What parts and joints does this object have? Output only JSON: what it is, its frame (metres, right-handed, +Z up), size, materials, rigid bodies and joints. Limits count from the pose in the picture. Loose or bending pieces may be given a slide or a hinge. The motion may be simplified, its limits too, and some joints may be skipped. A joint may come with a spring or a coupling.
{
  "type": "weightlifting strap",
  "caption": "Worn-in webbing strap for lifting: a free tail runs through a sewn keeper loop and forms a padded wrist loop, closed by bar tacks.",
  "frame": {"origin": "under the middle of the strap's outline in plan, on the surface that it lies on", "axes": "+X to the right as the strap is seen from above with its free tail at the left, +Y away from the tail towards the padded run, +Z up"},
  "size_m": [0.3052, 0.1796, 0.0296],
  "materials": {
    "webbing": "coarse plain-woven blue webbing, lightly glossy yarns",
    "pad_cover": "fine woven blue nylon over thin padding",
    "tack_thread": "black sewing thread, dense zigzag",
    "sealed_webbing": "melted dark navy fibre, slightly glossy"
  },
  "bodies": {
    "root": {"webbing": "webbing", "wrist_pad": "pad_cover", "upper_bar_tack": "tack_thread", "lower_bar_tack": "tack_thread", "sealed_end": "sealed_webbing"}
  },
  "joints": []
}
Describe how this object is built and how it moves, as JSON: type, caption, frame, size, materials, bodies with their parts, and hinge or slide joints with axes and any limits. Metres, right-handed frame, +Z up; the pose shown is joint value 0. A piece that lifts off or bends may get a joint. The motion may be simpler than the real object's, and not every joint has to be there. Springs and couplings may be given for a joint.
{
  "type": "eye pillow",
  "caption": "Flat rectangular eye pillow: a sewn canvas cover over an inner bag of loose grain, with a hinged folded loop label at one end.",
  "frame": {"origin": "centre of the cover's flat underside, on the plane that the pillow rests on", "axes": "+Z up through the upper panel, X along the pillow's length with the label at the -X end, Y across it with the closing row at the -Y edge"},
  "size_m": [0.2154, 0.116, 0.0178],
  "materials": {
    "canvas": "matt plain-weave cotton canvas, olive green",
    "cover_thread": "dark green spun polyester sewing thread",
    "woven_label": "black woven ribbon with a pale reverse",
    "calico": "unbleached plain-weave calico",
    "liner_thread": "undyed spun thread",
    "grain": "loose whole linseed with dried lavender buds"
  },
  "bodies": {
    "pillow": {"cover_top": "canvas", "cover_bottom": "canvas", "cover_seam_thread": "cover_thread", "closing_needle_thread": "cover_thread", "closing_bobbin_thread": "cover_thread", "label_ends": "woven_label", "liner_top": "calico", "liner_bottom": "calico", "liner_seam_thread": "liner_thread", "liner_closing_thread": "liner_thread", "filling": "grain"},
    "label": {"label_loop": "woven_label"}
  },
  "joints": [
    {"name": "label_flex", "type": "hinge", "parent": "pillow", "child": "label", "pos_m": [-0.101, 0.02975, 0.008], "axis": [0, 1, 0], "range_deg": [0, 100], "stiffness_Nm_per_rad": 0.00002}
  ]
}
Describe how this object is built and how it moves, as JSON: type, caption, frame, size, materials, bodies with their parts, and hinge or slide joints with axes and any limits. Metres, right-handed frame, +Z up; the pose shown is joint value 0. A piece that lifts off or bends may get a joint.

**WHAT TO WORK ON**
Write every line of the material above again, exactly.

**COMPLETE RESPONSE**
What parts and joints does this object have? Output only JSON: what it is, its frame (metres, right-handed, +Z up), size, materials, rigid bodies and joints. Limits count from the pose in the picture. Loose or bending pieces may be given a slide or a hinge. The motion may be simplified, its limits too, and some joints may be skipped. A joint may come with a spring or a coupling.
{
  "type": "weightlifting strap",
  "caption": "Worn-in webbing strap for lifting: a free tail runs through a sewn keeper loop and forms a padded wrist loop, closed by bar tacks.",
  "frame": {"origin": "under the middle of the strap's outline in plan, on the surface that it lies on", "axes": "+X to the right as the strap is seen from above with its free tail at the left, +Y away from the tail towards the padded run, +Z up"},
  "size_m": [0.3052, 0.1796, 0.0296],
  "materials": {
    "webbing": "coarse plain-woven blue webbing, lightly glossy yarns",
    "pad_cover": "fine woven blue nylon over thin padding",
    "tack_thread": "black sewing thread, dense zigzag",
    "sealed_webbing": "melted dark navy fibre, slightly glossy"
  },
  "bodies": {
    "root": {"webbing": "webbing", "wrist_pad": "pad_cover", "upper_bar_tack": "tack_thread", "lower_bar_tack": "tack_thread", "sealed_end": "sealed_webbing"}
  },
  "joints": []
}
Describe how this object is built and how it moves, as JSON: type, caption, frame, size, materials, bodies with their parts, and hinge or slide joints with axes and any limits. Metres, right-handed frame, +Z up; the pose shown is joint value 0. A piece that lifts off or bends may get a joint. The motion may be simpler than the real object's, and not every joint has to be there. Springs and couplings may be given for a joint.
{
  "type": "eye pillow",
  "caption": "Flat rectangular eye pillow: a sewn canvas cover over an inner bag of loose grain, with a hinged folded loop label at one end.",
  "frame": {"origin": "centre of the cover's flat underside, on the plane that the pillow rests on", "axes": "+Z up through the upper panel, X along the pillow's length with the label at the -X end, Y across it with the closing row at the -Y edge"},
  "size_m": [0.2154, 0.116, 0.0178],
  "materials": {
    "canvas": "matt plain-weave cotton canvas, olive green",
    "cover_thread": "dark green spun polyester sewing thread",
    "woven_label": "black woven ribbon with a pale reverse",
    "calico": "unbleached plain-weave calico",
    "liner_thread": "undyed spun thread",
    "grain": "loose whole linseed with dried lavender buds"
  },
  "bodies": {
    "pillow": {"cover_top": "canvas", "cover_bottom": "canvas", "cover_seam_thread": "cover_thread", "closing_needle_thread": "cover_thread", "closing_bobbin_thread": "cover_thread", "label_ends": "woven_label", "liner_top": "calico", "liner_bottom": "calico", "liner_seam_thread": "liner_thread", "liner_closing_thread": "liner_thread", "filling": "grain"},
    "label": {"label_loop": "woven_label"}
  },
  "joints": [
    {"name": "label_flex", "type": "hinge", "parent": "pillow", "child": "label", "pos_m": [-0.101, 0.02975, 0.008], "axis": [0, 1, 0], "range_deg": [0, 100], "stiffness_Nm_per_rad": 0.00002}
  ]
}
Describe how this object is built and how it moves, as JSON: type, caption, frame, size, materials, bodies with their parts, and hinge or slide joints with axes and any limits. Metres, right-handed frame, +Z up; the pose shown is joint value 0. A piece that lifts off or bends may get a joint.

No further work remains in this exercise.